[GIVEN REQUEST]
Nothing outside the stretch should be returned: give exactly the lines from the line containing "addUpright();" through the line containing "obj.parent = empty", including both.
++++++++++++++++++++
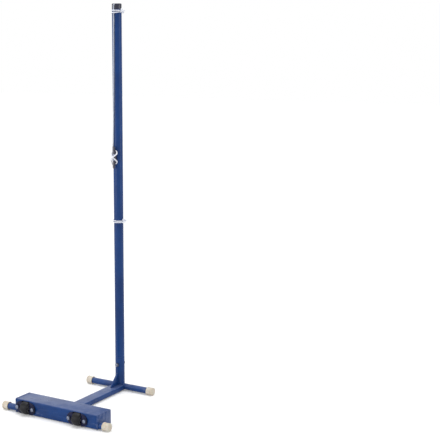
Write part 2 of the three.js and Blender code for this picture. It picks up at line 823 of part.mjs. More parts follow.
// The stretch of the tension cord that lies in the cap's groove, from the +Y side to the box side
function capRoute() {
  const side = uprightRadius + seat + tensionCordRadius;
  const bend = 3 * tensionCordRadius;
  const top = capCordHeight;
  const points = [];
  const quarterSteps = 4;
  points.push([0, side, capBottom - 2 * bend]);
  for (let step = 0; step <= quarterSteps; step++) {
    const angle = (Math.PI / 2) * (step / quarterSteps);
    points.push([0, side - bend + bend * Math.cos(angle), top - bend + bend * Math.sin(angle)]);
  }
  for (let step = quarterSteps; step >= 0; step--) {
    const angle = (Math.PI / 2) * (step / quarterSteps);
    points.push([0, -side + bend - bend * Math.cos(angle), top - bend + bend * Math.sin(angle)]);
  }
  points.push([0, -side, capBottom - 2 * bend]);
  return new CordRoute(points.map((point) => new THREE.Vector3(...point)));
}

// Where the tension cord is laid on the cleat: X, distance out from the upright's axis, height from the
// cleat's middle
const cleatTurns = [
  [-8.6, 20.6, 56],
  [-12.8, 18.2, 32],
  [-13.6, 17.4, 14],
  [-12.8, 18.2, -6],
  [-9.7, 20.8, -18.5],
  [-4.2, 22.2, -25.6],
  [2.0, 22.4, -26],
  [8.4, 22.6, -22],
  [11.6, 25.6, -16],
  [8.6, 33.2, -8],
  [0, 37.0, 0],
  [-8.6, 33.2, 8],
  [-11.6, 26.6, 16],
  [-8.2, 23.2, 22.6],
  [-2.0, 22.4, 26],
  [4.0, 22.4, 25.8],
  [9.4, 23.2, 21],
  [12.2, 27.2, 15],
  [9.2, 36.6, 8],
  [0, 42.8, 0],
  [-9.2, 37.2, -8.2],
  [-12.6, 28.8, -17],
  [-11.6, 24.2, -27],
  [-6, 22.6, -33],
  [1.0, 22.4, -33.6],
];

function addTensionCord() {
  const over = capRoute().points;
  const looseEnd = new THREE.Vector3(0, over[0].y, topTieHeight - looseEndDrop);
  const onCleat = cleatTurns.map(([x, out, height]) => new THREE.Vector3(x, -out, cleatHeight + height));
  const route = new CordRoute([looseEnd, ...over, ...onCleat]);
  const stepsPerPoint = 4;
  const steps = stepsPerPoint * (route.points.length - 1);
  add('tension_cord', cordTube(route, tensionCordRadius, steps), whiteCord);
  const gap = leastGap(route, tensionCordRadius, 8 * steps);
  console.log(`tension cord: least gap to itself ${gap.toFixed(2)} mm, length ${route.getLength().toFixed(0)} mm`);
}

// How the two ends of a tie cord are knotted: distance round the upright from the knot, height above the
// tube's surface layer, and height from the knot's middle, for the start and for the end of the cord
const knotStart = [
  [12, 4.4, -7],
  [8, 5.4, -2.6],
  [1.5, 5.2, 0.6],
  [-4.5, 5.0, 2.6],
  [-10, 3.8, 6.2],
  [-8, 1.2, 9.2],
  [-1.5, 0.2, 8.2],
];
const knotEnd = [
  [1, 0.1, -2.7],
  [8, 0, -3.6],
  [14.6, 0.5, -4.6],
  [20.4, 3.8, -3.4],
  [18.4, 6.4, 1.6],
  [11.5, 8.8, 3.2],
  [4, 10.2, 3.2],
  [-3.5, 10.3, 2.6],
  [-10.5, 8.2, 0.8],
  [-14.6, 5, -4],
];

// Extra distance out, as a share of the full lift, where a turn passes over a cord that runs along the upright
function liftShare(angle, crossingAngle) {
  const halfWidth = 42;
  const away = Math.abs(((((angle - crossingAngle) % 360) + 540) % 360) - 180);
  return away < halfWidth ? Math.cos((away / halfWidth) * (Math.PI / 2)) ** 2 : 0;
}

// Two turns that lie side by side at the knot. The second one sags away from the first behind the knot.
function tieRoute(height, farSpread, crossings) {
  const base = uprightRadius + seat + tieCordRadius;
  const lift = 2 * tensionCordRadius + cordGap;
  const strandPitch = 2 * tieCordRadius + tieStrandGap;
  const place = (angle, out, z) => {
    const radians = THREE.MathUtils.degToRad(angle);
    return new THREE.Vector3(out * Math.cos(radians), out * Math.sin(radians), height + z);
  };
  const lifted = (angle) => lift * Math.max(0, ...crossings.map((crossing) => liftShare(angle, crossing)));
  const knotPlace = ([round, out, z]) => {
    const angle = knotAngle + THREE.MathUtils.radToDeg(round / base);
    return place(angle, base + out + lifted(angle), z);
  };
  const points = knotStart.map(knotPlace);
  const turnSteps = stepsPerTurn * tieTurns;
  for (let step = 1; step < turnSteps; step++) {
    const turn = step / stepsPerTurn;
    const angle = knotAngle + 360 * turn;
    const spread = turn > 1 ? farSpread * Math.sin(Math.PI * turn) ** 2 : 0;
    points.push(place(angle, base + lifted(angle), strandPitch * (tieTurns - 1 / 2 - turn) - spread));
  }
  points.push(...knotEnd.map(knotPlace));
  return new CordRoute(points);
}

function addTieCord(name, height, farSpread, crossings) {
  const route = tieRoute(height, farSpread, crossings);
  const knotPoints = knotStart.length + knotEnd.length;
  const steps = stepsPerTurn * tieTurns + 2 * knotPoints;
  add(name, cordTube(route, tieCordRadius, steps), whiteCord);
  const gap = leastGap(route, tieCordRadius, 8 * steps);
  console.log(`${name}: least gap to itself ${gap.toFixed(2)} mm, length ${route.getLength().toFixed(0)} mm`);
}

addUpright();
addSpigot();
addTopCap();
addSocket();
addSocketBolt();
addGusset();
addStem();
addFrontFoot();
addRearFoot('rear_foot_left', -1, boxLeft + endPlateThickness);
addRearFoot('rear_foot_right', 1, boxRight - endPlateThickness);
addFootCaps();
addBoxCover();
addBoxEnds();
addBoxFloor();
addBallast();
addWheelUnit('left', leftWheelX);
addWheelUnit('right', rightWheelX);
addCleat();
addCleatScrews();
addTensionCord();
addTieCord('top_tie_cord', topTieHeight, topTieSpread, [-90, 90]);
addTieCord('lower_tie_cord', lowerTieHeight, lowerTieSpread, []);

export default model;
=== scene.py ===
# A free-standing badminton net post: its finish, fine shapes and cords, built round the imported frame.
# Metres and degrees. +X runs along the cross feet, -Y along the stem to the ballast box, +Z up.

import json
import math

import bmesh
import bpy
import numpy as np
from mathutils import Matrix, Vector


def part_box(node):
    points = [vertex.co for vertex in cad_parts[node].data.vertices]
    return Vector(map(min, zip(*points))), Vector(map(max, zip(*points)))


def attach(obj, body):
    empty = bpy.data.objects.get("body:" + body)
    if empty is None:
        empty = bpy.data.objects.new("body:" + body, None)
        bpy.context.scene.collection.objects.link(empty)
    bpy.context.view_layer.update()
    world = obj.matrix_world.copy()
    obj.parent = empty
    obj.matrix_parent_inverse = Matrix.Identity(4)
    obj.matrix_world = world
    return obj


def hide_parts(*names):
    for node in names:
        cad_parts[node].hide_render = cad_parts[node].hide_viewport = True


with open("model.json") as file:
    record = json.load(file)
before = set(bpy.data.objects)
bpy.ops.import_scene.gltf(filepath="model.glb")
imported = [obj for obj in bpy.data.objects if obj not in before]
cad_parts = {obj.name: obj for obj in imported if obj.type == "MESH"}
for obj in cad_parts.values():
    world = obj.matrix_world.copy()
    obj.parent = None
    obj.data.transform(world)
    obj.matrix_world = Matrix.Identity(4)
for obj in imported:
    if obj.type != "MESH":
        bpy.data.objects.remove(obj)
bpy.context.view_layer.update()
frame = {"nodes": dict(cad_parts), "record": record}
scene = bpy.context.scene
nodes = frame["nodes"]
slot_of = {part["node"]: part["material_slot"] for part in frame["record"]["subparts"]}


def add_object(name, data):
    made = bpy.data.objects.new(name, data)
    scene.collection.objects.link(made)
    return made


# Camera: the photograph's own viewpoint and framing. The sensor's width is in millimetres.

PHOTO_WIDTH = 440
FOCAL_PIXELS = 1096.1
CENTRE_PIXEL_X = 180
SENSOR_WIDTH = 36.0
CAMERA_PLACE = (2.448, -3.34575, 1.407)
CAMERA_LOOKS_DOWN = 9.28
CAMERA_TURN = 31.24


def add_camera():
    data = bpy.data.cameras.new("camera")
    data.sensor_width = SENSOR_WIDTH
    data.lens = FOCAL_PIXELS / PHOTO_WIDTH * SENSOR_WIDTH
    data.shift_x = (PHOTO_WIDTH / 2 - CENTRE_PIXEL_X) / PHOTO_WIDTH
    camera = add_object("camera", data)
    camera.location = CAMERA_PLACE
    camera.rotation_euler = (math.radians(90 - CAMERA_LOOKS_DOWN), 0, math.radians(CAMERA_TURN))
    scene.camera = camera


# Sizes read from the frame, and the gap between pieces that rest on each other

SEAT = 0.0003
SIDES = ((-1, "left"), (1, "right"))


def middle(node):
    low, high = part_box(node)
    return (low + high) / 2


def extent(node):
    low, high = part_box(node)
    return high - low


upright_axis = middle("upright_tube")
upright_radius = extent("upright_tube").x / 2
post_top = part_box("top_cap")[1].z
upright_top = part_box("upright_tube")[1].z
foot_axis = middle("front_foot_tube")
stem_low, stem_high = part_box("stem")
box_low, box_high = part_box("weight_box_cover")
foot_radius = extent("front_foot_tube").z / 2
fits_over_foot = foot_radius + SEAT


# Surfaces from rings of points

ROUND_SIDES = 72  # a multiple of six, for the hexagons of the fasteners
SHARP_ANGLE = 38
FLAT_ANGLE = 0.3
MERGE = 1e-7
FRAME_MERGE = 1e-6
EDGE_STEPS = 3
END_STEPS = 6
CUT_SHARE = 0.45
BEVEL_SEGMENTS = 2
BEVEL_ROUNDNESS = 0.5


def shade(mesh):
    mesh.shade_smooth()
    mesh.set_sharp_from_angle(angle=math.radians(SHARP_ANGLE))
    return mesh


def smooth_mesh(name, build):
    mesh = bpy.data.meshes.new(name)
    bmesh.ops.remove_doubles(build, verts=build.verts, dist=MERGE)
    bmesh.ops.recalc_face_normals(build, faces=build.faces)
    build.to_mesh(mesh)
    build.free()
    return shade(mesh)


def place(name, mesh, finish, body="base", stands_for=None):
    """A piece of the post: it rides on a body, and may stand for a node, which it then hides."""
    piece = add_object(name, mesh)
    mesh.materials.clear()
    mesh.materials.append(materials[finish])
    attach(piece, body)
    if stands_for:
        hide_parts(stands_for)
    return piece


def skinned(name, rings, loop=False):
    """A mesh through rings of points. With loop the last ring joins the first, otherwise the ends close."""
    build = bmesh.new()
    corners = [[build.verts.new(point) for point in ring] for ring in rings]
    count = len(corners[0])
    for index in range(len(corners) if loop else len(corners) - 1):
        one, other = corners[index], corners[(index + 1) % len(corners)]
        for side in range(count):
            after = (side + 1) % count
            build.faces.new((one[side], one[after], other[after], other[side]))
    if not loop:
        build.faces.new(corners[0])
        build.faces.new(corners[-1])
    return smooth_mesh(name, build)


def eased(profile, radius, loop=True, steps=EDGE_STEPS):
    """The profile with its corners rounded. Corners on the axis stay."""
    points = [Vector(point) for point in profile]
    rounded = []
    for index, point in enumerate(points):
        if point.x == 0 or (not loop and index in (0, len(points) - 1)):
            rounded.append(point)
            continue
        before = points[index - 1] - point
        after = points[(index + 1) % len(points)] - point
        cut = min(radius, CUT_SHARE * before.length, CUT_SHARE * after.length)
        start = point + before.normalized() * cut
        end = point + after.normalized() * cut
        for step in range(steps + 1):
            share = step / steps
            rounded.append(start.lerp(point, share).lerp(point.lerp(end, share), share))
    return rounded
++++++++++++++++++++
[WORKED ANSWER]
addUpright();
addSpigot();
addTopCap();
addSocket();
addSocketBolt();
addGusset();
addStem();
addFrontFoot();
addRearFoot('rear_foot_left', -1, boxLeft + endPlateThickness);
addRearFoot('rear_foot_right', 1, boxRight - endPlateThickness);
addFootCaps();
addBoxCover();
addBoxEnds();
addBoxFloor();
addBallast();
addWheelUnit('left', leftWheelX);
addWheelUnit('right', rightWheelX);
addCleat();
addCleatScrews();
addTensionCord();
addTieCord('top_tie_cord', topTieHeight, topTieSpread, [-90, 90]);
addTieCord('lower_tie_cord', lowerTieHeight, lowerTieSpread, []);

export default model;
=== scene.py ===
# A free-standing badminton net post: its finish, fine shapes and cords, built round the imported frame.
# Metres and degrees. +X runs along the cross feet, -Y along the stem to the ballast box, +Z up.

import json
import math

import bmesh
import bpy
import numpy as np
from mathutils import Matrix, Vector


def part_box(node):
    points = [vertex.co for vertex in cad_parts[node].data.vertices]
    return Vector(map(min, zip(*points))), Vector(map(max, zip(*points)))


def attach(obj, body):
    empty = bpy.data.objects.get("body:" + body)
    if empty is None:
        empty = bpy.data.objects.new("body:" + body, None)
        bpy.context.scene.collection.objects.link(empty)
    bpy.context.view_layer.update()
    world = obj.matrix_world.copy()
    obj.parent = empty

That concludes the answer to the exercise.